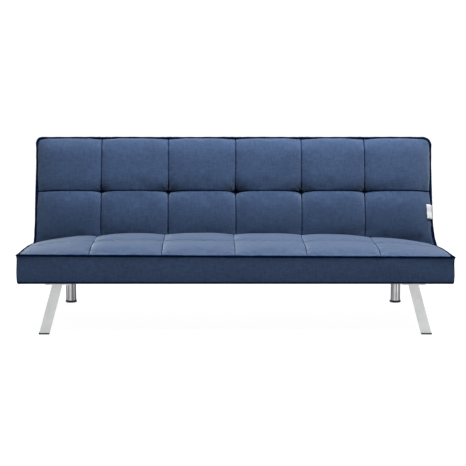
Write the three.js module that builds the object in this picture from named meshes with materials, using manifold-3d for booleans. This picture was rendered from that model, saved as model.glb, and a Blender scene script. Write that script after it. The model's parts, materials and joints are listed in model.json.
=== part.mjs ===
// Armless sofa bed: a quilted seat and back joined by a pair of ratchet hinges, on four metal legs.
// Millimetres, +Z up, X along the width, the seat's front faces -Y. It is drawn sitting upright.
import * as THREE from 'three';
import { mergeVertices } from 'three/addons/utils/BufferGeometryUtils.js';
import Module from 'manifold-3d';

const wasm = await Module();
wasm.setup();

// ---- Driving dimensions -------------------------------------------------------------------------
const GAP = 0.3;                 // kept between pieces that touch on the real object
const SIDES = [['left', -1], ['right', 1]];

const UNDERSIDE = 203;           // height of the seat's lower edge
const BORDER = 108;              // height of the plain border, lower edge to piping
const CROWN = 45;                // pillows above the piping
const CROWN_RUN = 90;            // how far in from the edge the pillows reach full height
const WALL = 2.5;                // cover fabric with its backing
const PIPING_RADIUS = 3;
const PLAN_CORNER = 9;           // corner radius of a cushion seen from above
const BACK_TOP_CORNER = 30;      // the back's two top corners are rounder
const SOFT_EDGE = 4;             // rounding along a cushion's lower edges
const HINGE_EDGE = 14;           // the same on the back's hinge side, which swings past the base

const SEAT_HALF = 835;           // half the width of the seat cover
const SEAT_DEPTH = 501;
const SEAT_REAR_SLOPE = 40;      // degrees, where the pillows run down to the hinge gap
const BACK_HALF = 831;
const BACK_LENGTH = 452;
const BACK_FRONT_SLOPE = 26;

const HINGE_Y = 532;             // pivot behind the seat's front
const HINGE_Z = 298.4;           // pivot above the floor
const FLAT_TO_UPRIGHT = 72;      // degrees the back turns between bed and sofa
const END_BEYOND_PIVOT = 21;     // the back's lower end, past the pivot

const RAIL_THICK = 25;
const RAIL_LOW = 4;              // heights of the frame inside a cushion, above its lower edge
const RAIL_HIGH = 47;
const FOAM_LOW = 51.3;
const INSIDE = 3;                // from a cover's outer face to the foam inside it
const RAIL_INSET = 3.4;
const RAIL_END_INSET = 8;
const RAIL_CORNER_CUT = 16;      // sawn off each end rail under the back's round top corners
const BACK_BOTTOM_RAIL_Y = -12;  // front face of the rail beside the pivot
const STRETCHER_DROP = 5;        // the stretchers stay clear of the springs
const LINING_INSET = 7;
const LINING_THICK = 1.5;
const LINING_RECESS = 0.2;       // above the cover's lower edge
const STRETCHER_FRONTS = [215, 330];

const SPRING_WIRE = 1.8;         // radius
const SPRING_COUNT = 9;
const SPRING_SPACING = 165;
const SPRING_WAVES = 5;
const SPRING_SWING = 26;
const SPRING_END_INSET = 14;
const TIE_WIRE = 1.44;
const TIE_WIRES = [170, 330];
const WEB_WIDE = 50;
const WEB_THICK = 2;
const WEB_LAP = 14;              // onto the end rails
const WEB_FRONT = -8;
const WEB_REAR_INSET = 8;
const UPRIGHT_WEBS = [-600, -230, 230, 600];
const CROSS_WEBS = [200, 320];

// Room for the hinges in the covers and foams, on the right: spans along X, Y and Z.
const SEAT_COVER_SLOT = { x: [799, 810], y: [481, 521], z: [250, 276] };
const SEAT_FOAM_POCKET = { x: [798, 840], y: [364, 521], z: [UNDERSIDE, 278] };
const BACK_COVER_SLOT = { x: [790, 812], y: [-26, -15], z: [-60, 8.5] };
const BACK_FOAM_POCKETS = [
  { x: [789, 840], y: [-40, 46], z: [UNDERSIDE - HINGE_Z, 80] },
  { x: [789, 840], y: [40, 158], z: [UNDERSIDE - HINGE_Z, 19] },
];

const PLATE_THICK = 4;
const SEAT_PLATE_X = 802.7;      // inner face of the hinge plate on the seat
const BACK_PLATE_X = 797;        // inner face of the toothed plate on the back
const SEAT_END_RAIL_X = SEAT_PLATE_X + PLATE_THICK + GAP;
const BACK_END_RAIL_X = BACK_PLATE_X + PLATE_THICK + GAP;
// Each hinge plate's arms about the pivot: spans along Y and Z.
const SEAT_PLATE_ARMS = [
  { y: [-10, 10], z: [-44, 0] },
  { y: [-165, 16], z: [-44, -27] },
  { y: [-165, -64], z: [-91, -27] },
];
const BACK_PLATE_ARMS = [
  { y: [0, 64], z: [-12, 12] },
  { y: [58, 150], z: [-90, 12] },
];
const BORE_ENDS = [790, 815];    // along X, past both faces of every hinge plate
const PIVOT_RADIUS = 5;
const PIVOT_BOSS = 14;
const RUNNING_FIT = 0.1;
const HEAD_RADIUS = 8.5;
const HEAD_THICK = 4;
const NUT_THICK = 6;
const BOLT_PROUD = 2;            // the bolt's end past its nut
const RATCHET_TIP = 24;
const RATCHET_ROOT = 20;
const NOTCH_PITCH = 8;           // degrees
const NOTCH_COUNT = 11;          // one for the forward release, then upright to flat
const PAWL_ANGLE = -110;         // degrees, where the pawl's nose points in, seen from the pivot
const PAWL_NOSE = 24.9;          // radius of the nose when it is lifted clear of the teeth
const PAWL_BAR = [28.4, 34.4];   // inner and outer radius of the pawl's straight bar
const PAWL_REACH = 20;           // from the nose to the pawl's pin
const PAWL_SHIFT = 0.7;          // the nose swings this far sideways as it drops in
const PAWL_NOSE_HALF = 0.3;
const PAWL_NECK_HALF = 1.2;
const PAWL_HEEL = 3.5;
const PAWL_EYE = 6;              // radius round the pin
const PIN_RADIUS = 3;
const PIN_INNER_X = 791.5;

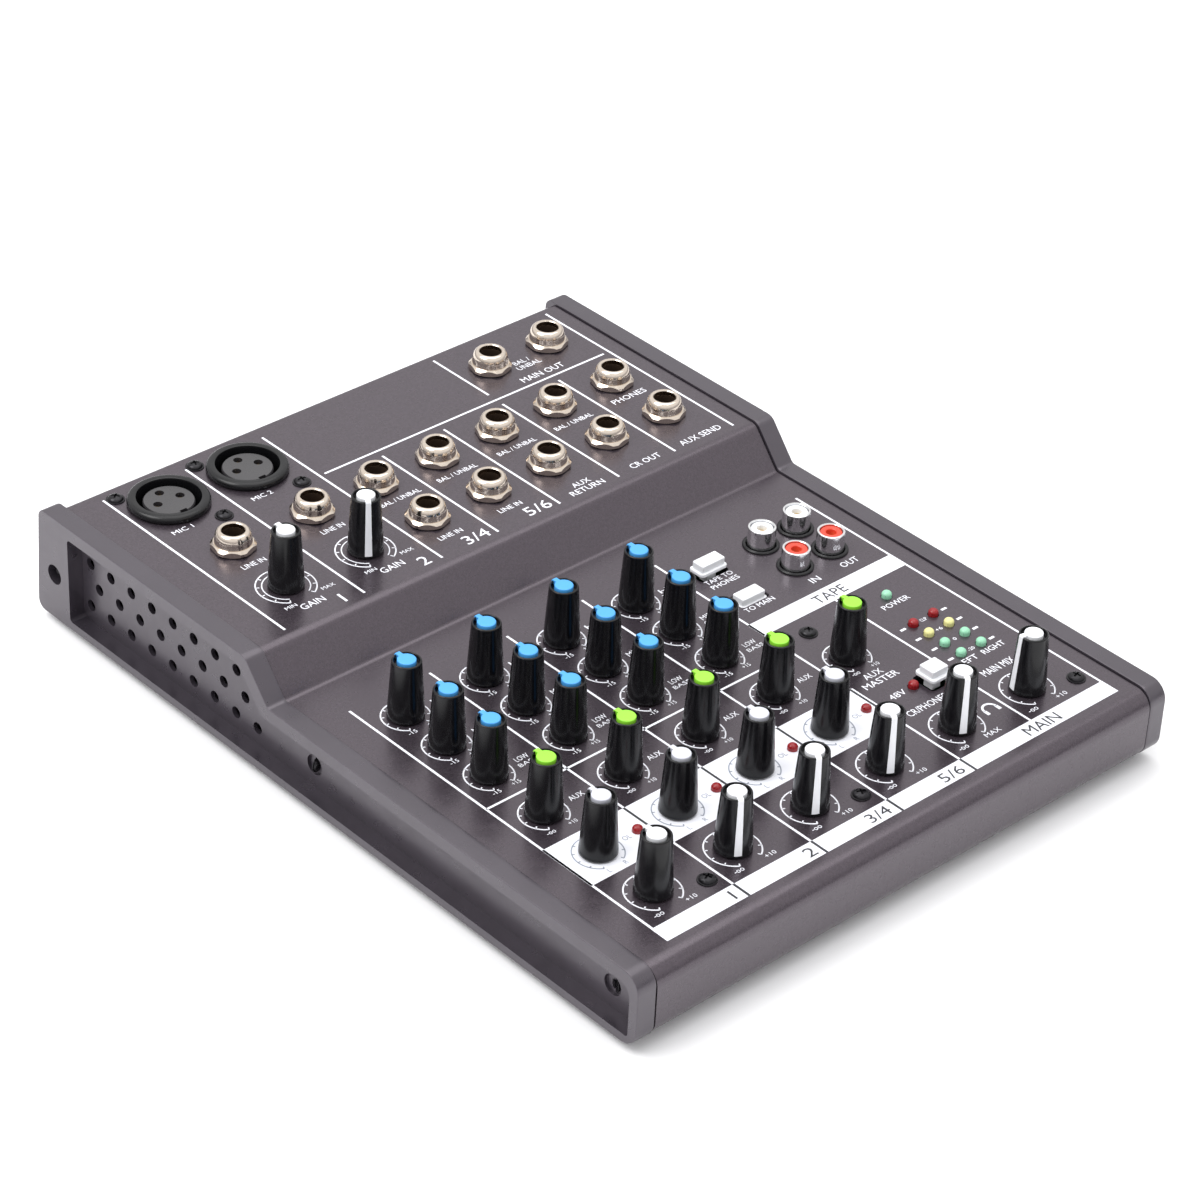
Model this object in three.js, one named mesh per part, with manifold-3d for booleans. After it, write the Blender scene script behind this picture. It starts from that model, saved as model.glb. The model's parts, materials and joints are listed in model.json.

• • • • •

▶ **GOAL**
Please quote the records above exactly, without skipping a line.

▶ **CORRECT ANSWER**
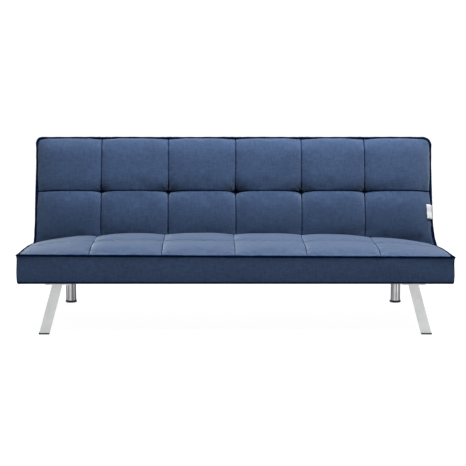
Write the three.js module that builds the object in this picture from named meshes with materials, using manifold-3d for booleans. This picture was rendered from that model, saved as model.glb, and a Blender scene script. Write that script after it. The model's parts, materials and joints are listed in model.json.
=== part.mjs ===
// Armless sofa bed: a quilted seat and back joined by a pair of ratchet hinges, on four metal legs.
// Millimetres, +Z up, X along the width, the seat's front faces -Y. It is drawn sitting upright.
import * as THREE from 'three';
import { mergeVertices } from 'three/addons/utils/BufferGeometryUtils.js';
import Module from 'manifold-3d';

const wasm = await Module();
wasm.setup();

// ---- Driving dimensions -------------------------------------------------------------------------
const GAP = 0.3;                 // kept between pieces that touch on the real object
const SIDES = [['left', -1], ['right', 1]];

const UNDERSIDE = 203;           // height of the seat's lower edge
const BORDER = 108;              // height of the plain border, lower edge to piping
const CROWN = 45;                // pillows above the piping
const CROWN_RUN = 90;            // how far in from the edge the pillows reach full height
const WALL = 2.5;                // cover fabric with its backing
const PIPING_RADIUS = 3;
const PLAN_CORNER = 9;           // corner radius of a cushion seen from above
const BACK_TOP_CORNER = 30;      // the back's two top corners are rounder
const SOFT_EDGE = 4;             // rounding along a cushion's lower edges
const HINGE_EDGE = 14;           // the same on the back's hinge side, which swings past the base

const SEAT_HALF = 835;           // half the width of the seat cover
const SEAT_DEPTH = 501;
const SEAT_REAR_SLOPE = 40;      // degrees, where the pillows run down to the hinge gap
const BACK_HALF = 831;
const BACK_LENGTH = 452;
const BACK_FRONT_SLOPE = 26;

const HINGE_Y = 532;             // pivot behind the seat's front
const HINGE_Z = 298.4;           // pivot above the floor
const FLAT_TO_UPRIGHT = 72;      // degrees the back turns between bed and sofa
const END_BEYOND_PIVOT = 21;     // the back's lower end, past the pivot

const RAIL_THICK = 25;
const RAIL_LOW = 4;              // heights of the frame inside a cushion, above its lower edge
const RAIL_HIGH = 47;
const FOAM_LOW = 51.3;
const INSIDE = 3;                // from a cover's outer face to the foam inside it
const RAIL_INSET = 3.4;
const RAIL_END_INSET = 8;
const RAIL_CORNER_CUT = 16;      // sawn off each end rail under the back's round top corners
const BACK_BOTTOM_RAIL_Y = -12;  // front face of the rail beside the pivot
const STRETCHER_DROP = 5;        // the stretchers stay clear of the springs
const LINING_INSET = 7;
const LINING_THICK = 1.5;
const LINING_RECESS = 0.2;       // above the cover's lower edge
const STRETCHER_FRONTS = [215, 330];

const SPRING_WIRE = 1.8;         // radius
const SPRING_COUNT = 9;
const SPRING_SPACING = 165;
const SPRING_WAVES = 5;
const SPRING_SWING = 26;
const SPRING_END_INSET = 14;
const TIE_WIRE = 1.44;
const TIE_WIRES = [170, 330];
const WEB_WIDE = 50;
const WEB_THICK = 2;
const WEB_LAP = 14;              // onto the end rails
const WEB_FRONT = -8;
const WEB_REAR_INSET = 8;
const UPRIGHT_WEBS = [-600, -230, 230, 600];
const CROSS_WEBS = [200, 320];

// Room for the hinges in the covers and foams, on the right: spans along X, Y and Z.
const SEAT_COVER_SLOT = { x: [799, 810], y: [481, 521], z: [250, 276] };
const SEAT_FOAM_POCKET = { x: [798, 840], y: [364, 521], z: [UNDERSIDE, 278] };
const BACK_COVER_SLOT = { x: [790, 812], y: [-26, -15], z: [-60, 8.5] };
const BACK_FOAM_POCKETS = [
  { x: [789, 840], y: [-40, 46], z: [UNDERSIDE - HINGE_Z, 80] },
  { x: [789, 840], y: [40, 158], z: [UNDERSIDE - HINGE_Z, 19] },
];

const PLATE_THICK = 4;
const SEAT_PLATE_X = 802.7;      // inner face of the hinge plate on the seat
const BACK_PLATE_X = 797;        // inner face of the toothed plate on the back
const SEAT_END_RAIL_X = SEAT_PLATE_X + PLATE_THICK + GAP;
const BACK_END_RAIL_X = BACK_PLATE_X + PLATE_THICK + GAP;
// Each hinge plate's arms about the pivot: spans along Y and Z.
const SEAT_PLATE_ARMS = [
  { y: [-10, 10], z: [-44, 0] },
  { y: [-165, 16], z: [-44, -27] },
  { y: [-165, -64], z: [-91, -27] },
];
const BACK_PLATE_ARMS = [
  { y: [0, 64], z: [-12, 12] },
  { y: [58, 150], z: [-90, 12] },
];
const BORE_ENDS = [790, 815];    // along X, past both faces of every hinge plate
const PIVOT_RADIUS = 5;
const PIVOT_BOSS = 14;
const RUNNING_FIT = 0.1;
const HEAD_RADIUS = 8.5;
const HEAD_THICK = 4;
const NUT_THICK = 6;
const BOLT_PROUD = 2;            // the bolt's end past its nut
const RATCHET_TIP = 24;
const RATCHET_ROOT = 20;
const NOTCH_PITCH = 8;           // degrees
const NOTCH_COUNT = 11;          // one for the forward release, then upright to flat
const PAWL_ANGLE = -110;         // degrees, where the pawl's nose points in, seen from the pivot
const PAWL_NOSE = 24.9;          // radius of the nose when it is lifted clear of the teeth
const PAWL_BAR = [28.4, 34.4];   // inner and outer radius of the pawl's straight bar
const PAWL_REACH = 20;           // from the nose to the pawl's pin
const PAWL_SHIFT = 0.7;          // the nose swings this far sideways as it drops in
const PAWL_NOSE_HALF = 0.3;
const PAWL_NECK_HALF = 1.2;
const PAWL_HEEL = 3.5;
const PAWL_EYE = 6;              // radius round the pin
const PIN_RADIUS = 3;
const PIN_INNER_X = 791.5;

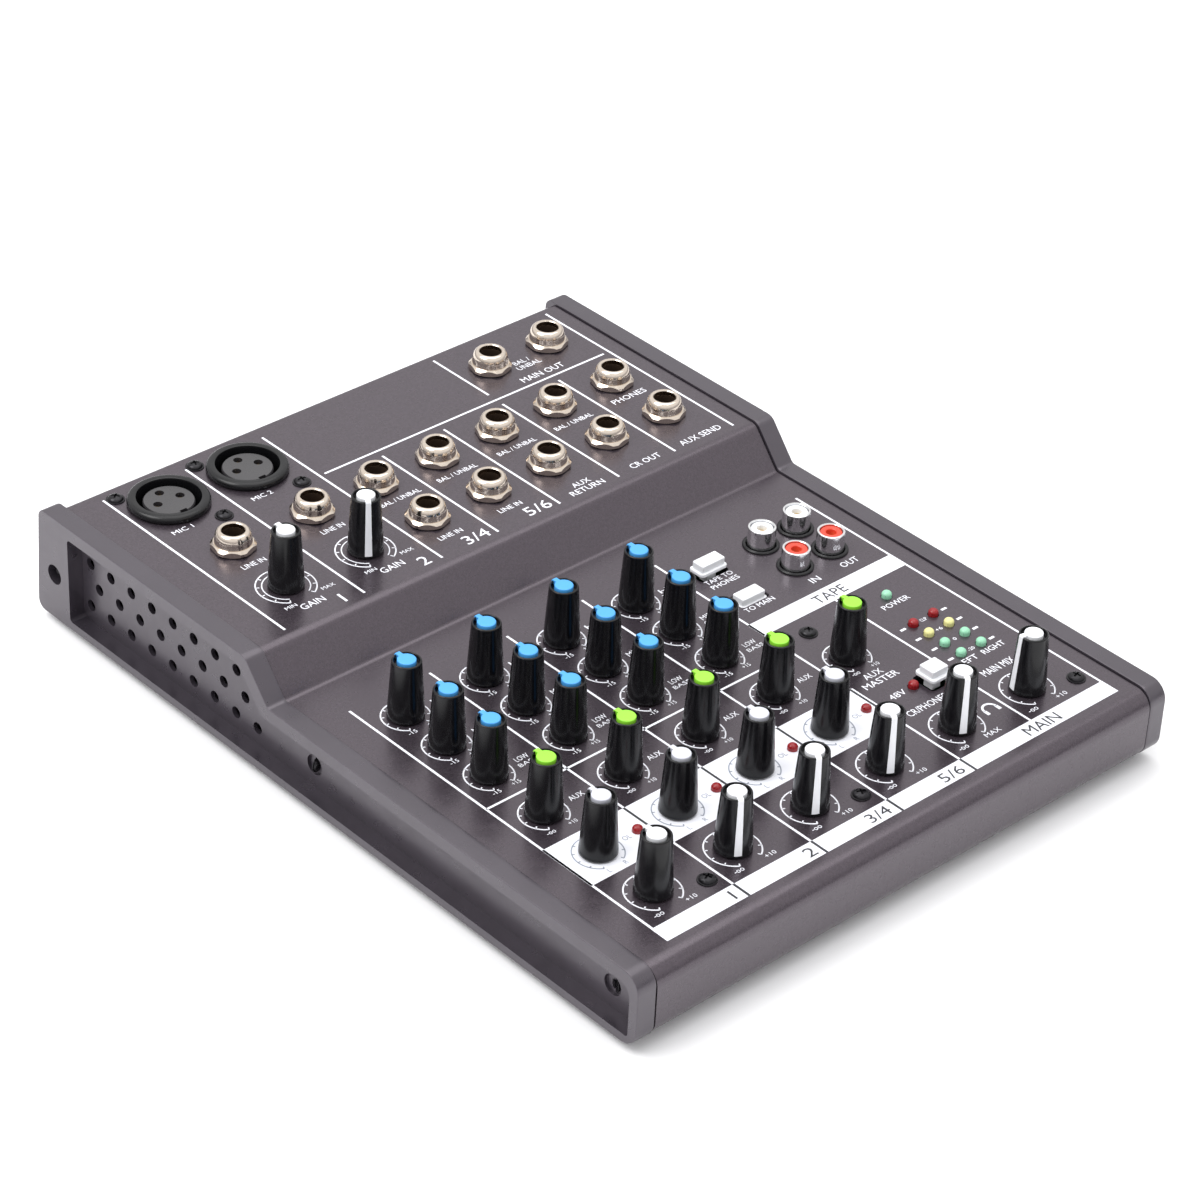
Model this object in three.js, one named mesh per part, with manifold-3d for booleans. After it, write the Blender scene script behind this picture. It starts from that model, saved as model.glb. The model's parts, materials and joints are listed in model.json.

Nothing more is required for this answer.